The judgment is also important from the viewpoint of the judiciary’s perception as an independent institution. The Court made some important choices along the way to reach its judgment – for instance, it considered the EBS and other relevant amendments introduced through the Finance Act of 2017 as electoral reforms rather than economic reforms and it gave primacy to the values of free and fair elections and the right to information of the voters over donor privacy. A different outlook on these questions would result in a completely different outcome.
Lastly, I would like to highlight an observation by the Court about how transparency and disclosure of information could help the voters in making their decisions.

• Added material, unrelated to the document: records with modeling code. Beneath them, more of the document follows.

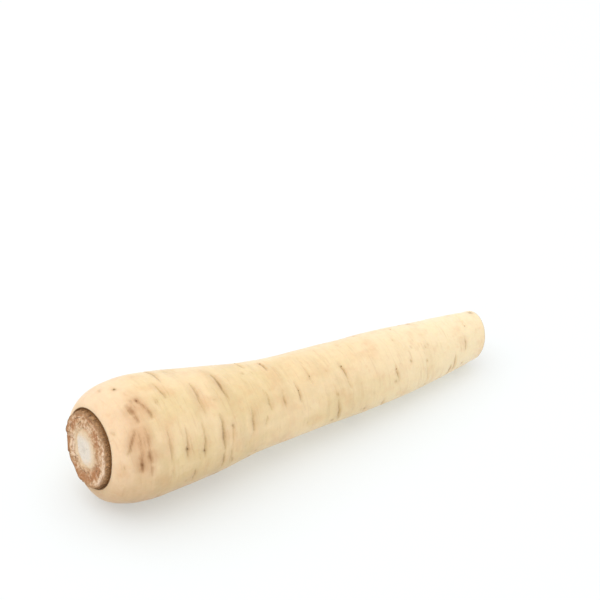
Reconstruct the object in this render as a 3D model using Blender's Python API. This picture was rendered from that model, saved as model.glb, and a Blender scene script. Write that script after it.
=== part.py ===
"""A trimmed parsnip, lying on its side with the cut crown towards -X and the cut tip towards +X.

The root grew as one piece, so it is one solid: the tapering body with its ring creases and scars,
the crown's collar of cut leaf bases round a hollowed core, and the sliced tip.
Lengths are in metres, +Z is up, and the part rests on z = 0.
"""

import math
import random

import bpy

MM = 0.001

# Driving dimensions
LENGTH = 214.5 * MM  # from the crown's shoulder plane to the cut tip
WIDEST_RADIUS = 28.7 * MM
WIDEST_AT = 28.4 * MM  # distance of the widest place from the shoulder plane
CROWN_RADIUS = 18.75 * MM  # where the shoulder meets the collar of leaf bases
TIP_RADIUS = 12.1 * MM
SHOULDER_TURN = 2.5  # the higher, the sharper the shoulder turns in
SHOULDER_FULLNESS = 2.05
COLLAR_HEIGHT = 2.3 * MM
CORE_RADIUS = 8.4 * MM
CROWN_RISE = 1.9 * MM  # how far the leaf scar sits above the middle of the shoulder
CROWN_FADE = 4 * MM
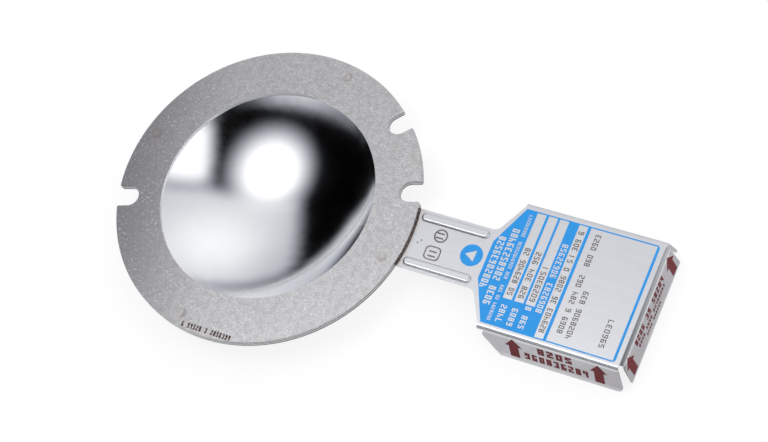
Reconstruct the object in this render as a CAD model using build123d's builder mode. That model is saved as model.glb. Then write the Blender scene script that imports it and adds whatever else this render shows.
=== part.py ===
"""Rupture disc for a 3 inch pipe: a reverse-acting domed disc between two welded rings, with a folded tag.

Frame: millimetres, origin at the centre of the outlet ring's bore on its outlet face, +Z the way the gas
leaves, +X along the tag. It lies with its outlet face up, on its dome and the lower edges of the tag.
"""
import os
from math import asin, cos, degrees, hypot, radians, sin, sqrt

from build123d import *

# Rings
ring_radius = 56.0
outlet_bore_radius = 39.5
outlet_ring_thickness = 1.5
inlet_bore_radius = 41.6
inlet_ring_thickness = 0.9
ring_edge_break = 0.15

# Keying notches for the pins of the holder
notch_angles = (17.0, 47.0, 197.0)
notch_width = 7.6
notch_centre_radius = 52.0
notch_corner = 0.6

# Spot welds that hold the stack together
spot_weld_circle = 51.2
spot_weld_start = 78.5
spot_weld_count = 4
spot_dimple_radius = 1.5
spot_dimple_depth = 0.06

# Domed disc
sheet_thickness = 0.3
dome_radius = 40.0
crown_height = 13.76
knuckle_radius = 1.2

# Tag
tag_thickness = 0.7
neck_half_width = 11.1
tongue_half_width = 8.5
tongue_reach = 7.0
tongue_clearance = 0.25
neck_end = 84.3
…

This speaks to the important role that media and civil society play in controlling and influencing the societal discourse, and is also relevant from the perspective of arguments pushing for public participation in constitution/lawmaking:
“For the information on donor contributions to be relevant and essential, it is not necessary that voters have to take the initiative to peruse the list of contributors to find relevant information which would enable them to cast their vote effectively. Electronic and print media would present the information on contributions received by political parties, and the probably link between the contribution and the license which were given to the company in an accessible format. The responses to such information by the Government and political parties would go a long way in informing the voters.”